When you run pd.read_csv you can pass a chunksize parameter that loads the csv as an iterator rather than putting the whole thing into memory. You can load say 100000 rows at once or whatever is a reasonable chunk. Then you can create a loop where you get a chunk of rows, create a dataloader, train, and repeat.
If your csv can fit into memory but you’re struggling just with the tokenization process, you can probably load the whole thing into memory and just create dataloaders with a subsection at a time.
No you don’t need to bring everything in Memory at once use batches for it and if you just want to play with df, convert everything to category, will drastically reduce your memory footprint.
@ecdrid I know you’re familiar with the d.types as well.
Do you mind sharing some tips of how switiching the types (from float to int for ex.) is helpful?
I agree with Karl, another approach is to parse the file in dask. It is lazy and very efficient at utilizing all those cores. I usually prefer it over pandas with larger files.
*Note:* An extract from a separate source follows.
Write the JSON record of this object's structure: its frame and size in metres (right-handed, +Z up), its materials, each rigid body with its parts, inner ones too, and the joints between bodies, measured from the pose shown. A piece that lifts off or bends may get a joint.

As for the tokenization, it’s a RAM heavy one time process, but I think you can write a callback while parsing the in memory df to tokenize simultaneously. I haven’t tried that myself but doesn’t sound vague either, also as ecdrid said, explore type casting to reduce memory footprint and use that in the callback.
Does anyone have a working fastai snippet for creating a databunch from the full wikitext103 dataset? Since that uncompressed dataset is only 500MB, I’m surprized it creates so many memory problems, so I suspect that the error probably relates to the usage of the library and something simpler than the actual memory required to process this dataset.
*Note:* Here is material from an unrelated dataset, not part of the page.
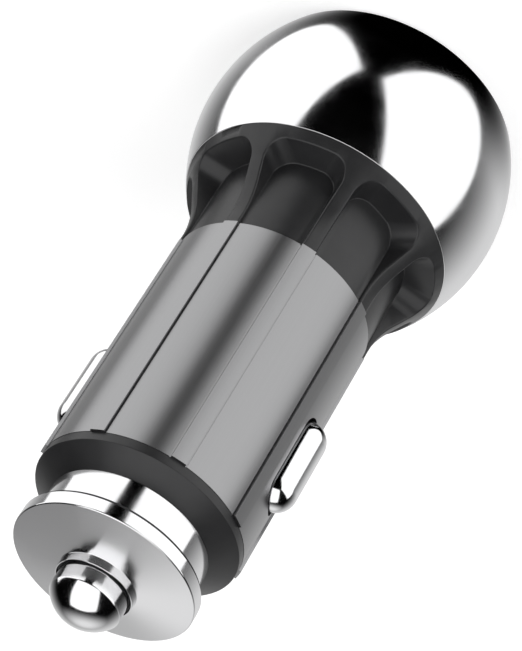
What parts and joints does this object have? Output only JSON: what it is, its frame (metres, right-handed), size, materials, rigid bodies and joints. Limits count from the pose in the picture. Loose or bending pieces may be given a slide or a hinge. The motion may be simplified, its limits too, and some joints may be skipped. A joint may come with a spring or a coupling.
{
  "type": "car usb charger plug",
  "caption": "Round-headed car charger plug: a bright dome with USB sockets in its flat face, a ribbed collar, a metal barrel with side contacts and a sprung contact tip.",
  "frame": {"origin": "centre of the flat socket face, on which the plug stands", "axes": "+Z along the plug from the socket face to the contact tip, +X through one side contact"},
  "size_m": [0.0314, 0.0314, 0.068],
  "materials": {
    "bright_plate": "polished bright plating",
    "sleeve_metal": "satin gunmetal anodised",
    "body_plastic": "black, fine satin",
    "socket_steel": "plated sheet",
    "tongue_plastic": "moulded",
    "contact_brass": "plated",
    "spring_steel": "drawn wire",
    "board": "green solder mask",
    "ferrite": "moulded ferrite",
    "can_metal": "bare can",
    "chip_resin": "moulded resin",
    "lead_cover": "insulated wire"
  },
  "bodies": {
    "housing": {"dome_shell": "bright_plate", "nose_cap": "bright_plate", "barrel_sleeve": "sleeve_metal", "barrel_body": "body_plastic", "end_ring": "body_plastic", "port_panel": "body_plastic", "tip_bush": "body_plastic", "contact_carrier": "body_plastic", "usb_shell_a": "socket_steel", "usb_shell_b": "socket_steel", "usb_tongue_a": "tongue_plastic", "usb_tongue_b": "tongue_plastic", "usb_pins_a": "contact_brass", "usb_pins_b": "contact_brass", "header_pins": "contact_brass", "ground_bridge": "contact_brass", "tip_terminal": "contact_brass", "tip_spring": "spring_steel", "ground_spring_right": "spring_steel", "ground_spring_left": "spring_steel", "socket_board": "board", "main_board": "board", "inductor": "ferrite", "capacitor_in": "can_metal", "capacitor_out": "can_metal", "control_chip": "chip_resin", "tip_lead": "lead_cover"},
    "tip": {"contact_tip": "bright_plate"},
    "contact_right": {"ground_contact_right": "bright_plate"},
    "contact_left": {"ground_contact_left": "bright_plate"}
  },
  "joints": [
    {"name": "tip_press", "type": "slide", "parent": "housing", "child": "tip", "axis": [0, 0, -1], "range_m": [0, 0.002], "stiffness_N_per_m": 1500, "springref_m": -0.002, "deforming": ["tip_spring"]},
    {"name": "right_contact_press", "type": "slide", "parent": "housing", "child": "contact_right", "axis": [-1, 0, 0], "range_m": [0, 0.0015], "stiffness_N_per_m": 800, "springref_m": -0.0012, "deforming": ["ground_spring_right"]},
    {"name": "left_contact_press", "type": "slide", "parent": "housing", "child": "contact_left", "axis": [1, 0, 0], "range_m": [0, 0.0015], "stiffness_N_per_m": 800, "springref_m": -0.0012, "deforming": ["ground_spring_left"]}
  ]
}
I don’t know too much about memory in the tokenization process, but I consistently see large memory usage while processing that later gets released once tokenization is complete. I’m working with a dataset right now where processing ~250,000 rows of data sucks up 20 GB of RAM during tokenization, but only takes up about 2-3 GB of RAM once tokenization is complete. The memory load appears to be related to processing, not actually holding the tokenized product in memory.
The full dataset I’m working with has about 4,500,000 rows. I was doing a bit of work on a 8x K80 cluster that had almost 500 GB of RAM so I decided to process the entire dataset in one go. RAM usage peaked at 330 GB for processing, then dropped to about 80 GB post-processing.
Point being the memory issues seem to be related to some processing step rather than the final tokenized product. I haven’t looked too much into this but it would be interesting to profile memory usage during tokenization.
Yes there is a high peak of memory usage during the preprocessing, because python sucks at multi-process, so the array with the results is copied across all the processes instead of being shared.
To reduce RAM usage, reduce the number of workers (but then it’s going to be slower).
When you were working through yours, did you max out your memory? I’ve found that if you try to tokenize too much at once and you don’t have enough memory to finish the process, it tends to stall and never complete. You might need to try working with a small chunk at a time.
Originally I was thinking that was the issue too but I spun up a larger cloud instance with a ton of memory (n1-highmem-96 with 624GB) and logged out how much was being used over time; it still had a few hundred GB of memory available throughout.
Do you know if I do it by chunks if there’s a way to combine those afterwards?
I did end up training a language model with a ~4GB subsample and it works great. But I’m dreaming of how good it would be if it was trained on the other 60GB of data as well.
Not that I know of. I’ve been wondering the same thing. Is there a way to concatenate things together on the ItemList level or something? Right now I get around it by iterating through chunks of the data and training on a little bit at a time.
Anything is possible, but you will have to code it
As of now, the TextList loads everything in memory, but you could write a subclass that loads dynamically the texts you need.
I’ve been trying to follow the code down through the layers to see if I can find where label_for_lm was getting stuck. The flow bops around several times between text/data.py and data_block.py and I think I’m losing the thread somewhere.
Can someone help me understand what’s going on?
In text/data.py, TextList.label_for_lm calls self.label_const(0) (which is defined in ItemList)
In data_block.py, ItemList.label_const sets kwargs['label_cls'] = LMLabelList and calls self.label_from_func(func=lambda o: const, label_cls=label_cls, **kwargs) which calls self._label_from_list([func(o) for o in self.items], label_cls=label_cls, **kwargs) which does the following:
def _label_from_list(self, labels:Iterator, label_cls:Callable=None, from_item_lists:bool=False, **kwargs)->'LabelList':
"Label `self.items` with `labels`."
if not from_item_lists:
raise Exception("Your data isn't split, if you don't want a validation set, please use `split_none`.")
labels = array(labels, dtype=object)
label_cls = self.get_label_cls(labels, label_cls=label_cls, **kwargs)
y = label_cls(labels, path=self.path, **kwargs)
res = self._label_list(x=self, y=y)
return res
This ends up passing an array of the items to LMLabelList. But LMLabelList's constructor just calls EmptyLabelList's constructor which flows through to ItemList's constructor which just seems to initialize several variables and doesn’t call any other functions.
So I’m confused about where the “magic” is happening in label_for_lm. Where’s the actual meat of the code? It looks like it might be in reconstruct but I don’t see that being called from anywhere.